> _Supplied entries_
★ ★ ★ ★ ★ ★ ★
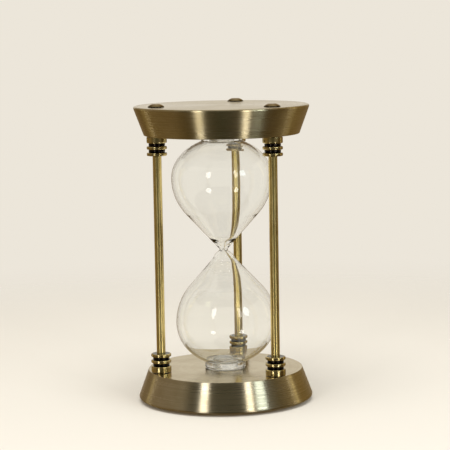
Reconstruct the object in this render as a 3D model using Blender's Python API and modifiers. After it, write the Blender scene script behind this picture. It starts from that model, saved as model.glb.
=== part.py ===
"""Hourglass: two hollow brass end plates, three pillars and a one-piece blown glass.

Frame: metres, +Z up.  The origin is the centre of the bottom, where the three lower
cap screws touch the table.  One pillar stands at the back (+Y) and two at the front.
Both ends are the same assembly.  It is modelled in a frame of its own whose +Z runs
towards the middle of the hourglass, and the upper end is turned over.
"""

import math

import bmesh
import bpy

COLLECTION_NAME = "hourglass"

# End plates: a truncated cone, wide side outwards.
PLATE_RADIUS = 0.0500
PLATE_INNER_RADIUS = 0.0445
PLATE_THICKNESS = 0.0165
PLATE_GAP = 0.1350
PLATE_WALL = 0.0020
PLATE_FACE_WALL = 0.0022
RIM_ROUNDING = 0.0012
INNER_EDGE_ROUNDING = 0.0005

# Cover that closes the open outer side of a plate.
COVER_RADIUS = 0.0475
COVER_THICKNESS = 0.0020
COVER_LEDGE = 0.0020

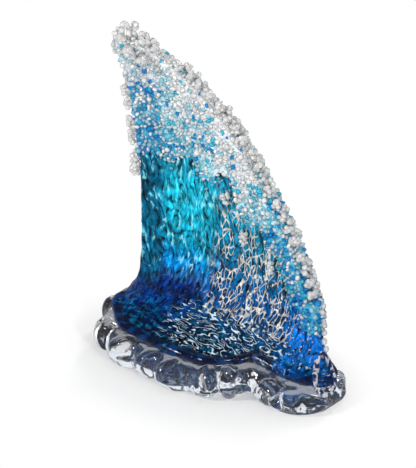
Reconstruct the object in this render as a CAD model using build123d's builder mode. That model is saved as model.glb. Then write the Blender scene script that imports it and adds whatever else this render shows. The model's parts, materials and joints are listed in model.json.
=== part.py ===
from build123d import *
import os
from math import exp, pi, radians, sin, tan

# A breaking wave sculpted from hot glass, in millimetres.
# +Z is up. X runs along the wave, from its tall end at the left to its low end at the right, and Y runs to the
# back, so that the hollow face of the wave looks along -Y. Lengths along X start at the left end of the foot,
# and lengths along Y start at the line of the wall. At the end every piece is moved so that the origin is the
# middle of the resting plane.
# The wave is one flowing form, cut into the layers that it was gathered from: a clear base, a cobalt layer, the
# coloured wall and the foam of crushed glass on its crest. A thick clear rim ruffles round the foot.

# Foot
foot_length = 304.0
foot_reach = 80.0
foot_height = 29.0
foot_slope = 2.6

# Wall
wall_height = 306.0
wall_thickness = 18.0
hollow_depth = 15.0
left_curl = 20.0
left_curl_width = 38.0
crest_lean = 24.0

# Swell, where the front of the foot lifts off the table over a low arch
swell_from_end = 90.0
swell_width = 34.0
swell_rise = 10.0
arch_width = 104.0
arch_rise = 10.0
arch_depth = 34.0

swell_place = foot_length - swell_from_end

# Layers
cobalt_height = 8.0
foam_depth = 3.0
overrun = 12.0

# Clear ruffled rim
rim_embed = 9.5
rim_drop = 1.5
lobe_reach = 30.0

# Crushed glass in clusters
chip_size = 5.6
tip_chip_size = 7.4
drip_chip_size = 4.8
chip_gap = 0.25

# Clear loop that runs down over the low end of the foot
loop_length = 40.0
loop_width = 17.0
loop_height = 6.5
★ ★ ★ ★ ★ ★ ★
> _Work to complete_
Reproduce exactly the lines that run from the start of the records to the line with "one-piece blown glass.", both included.

> _Solution to this task_
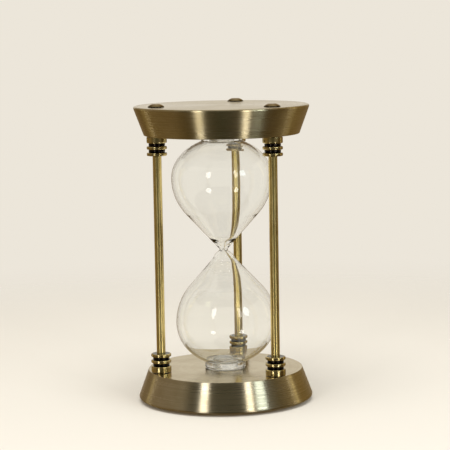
Reconstruct the object in this render as a 3D model using Blender's Python API and modifiers. After it, write the Blender scene script behind this picture. It starts from that model, saved as model.glb.
=== part.py ===
"""Hourglass: two hollow brass end plates, three pillars and a one-piece blown glass.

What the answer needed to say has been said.